Apple is unlikely to abandon Europe or stop adapting its products. Its sales provide too much evidence of the region’s importance. The company will continue negotiating, appealing decisions and building compliance systems while withholding features it considers unsafe under current demands.

European customers may receive more app stores, payment choices and accessory compatibility. They may also wait longer for headline features included with the same hardware elsewhere.

The deeper consequence may be a technology industry that becomes more cautious about building tightly integrated products. Companies may design around anticipated regulatory demands from the beginning, limiting exclusive features, reducing private-system integration or avoiding innovations that depend on controlled access.

EU tech regulation began as an effort to constrain dominant platforms. Its long-term effect may be to transfer part of the power to shape those platforms from companies and users to regulatory institutions.

That shift deserves scrutiny equal to the market power it is intended to correct. Competition rules can restrain abuse. They can also become a slow mechanism for placing product design, security choices and ecosystem evolution under government supervision.

Shady Control and Bureaucracy

The danger grows when regulatory discretion becomes buried beneath permits, approvals, negotiations and technical committees that operate beyond meaningful public scrutiny.

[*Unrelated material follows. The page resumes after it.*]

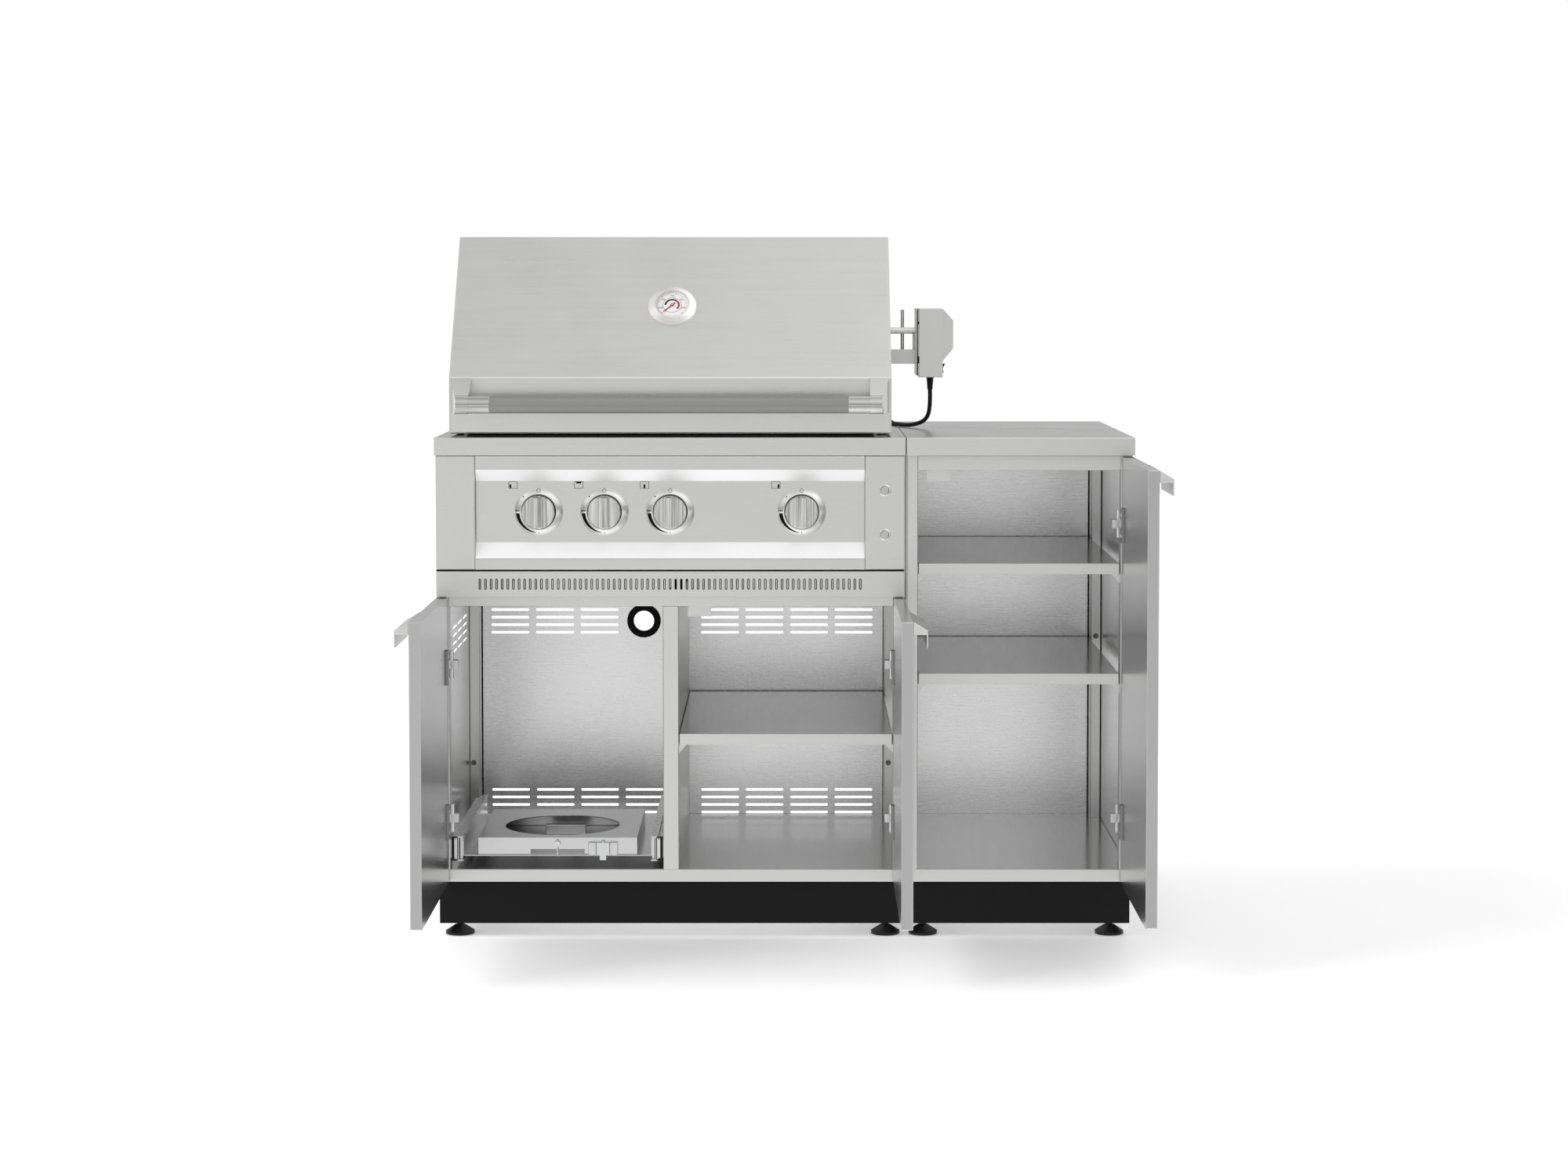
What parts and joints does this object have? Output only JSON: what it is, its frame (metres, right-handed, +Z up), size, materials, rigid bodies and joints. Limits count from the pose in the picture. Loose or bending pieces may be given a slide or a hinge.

The more power officials hold over which features, contracts or technologies may proceed—and when—the greater the opportunity for lobbying, favoritism and selective enforcement to influence outcomes. What begins as oversight can gradually become a system in which delay itself is leverage, while responsibility disappears inside layers of administration.

For the technology industry, that risks replacing transparent product decisions with political access, negotiated exceptions and regulatory influence exercised far from the consumers expected to live with the consequences.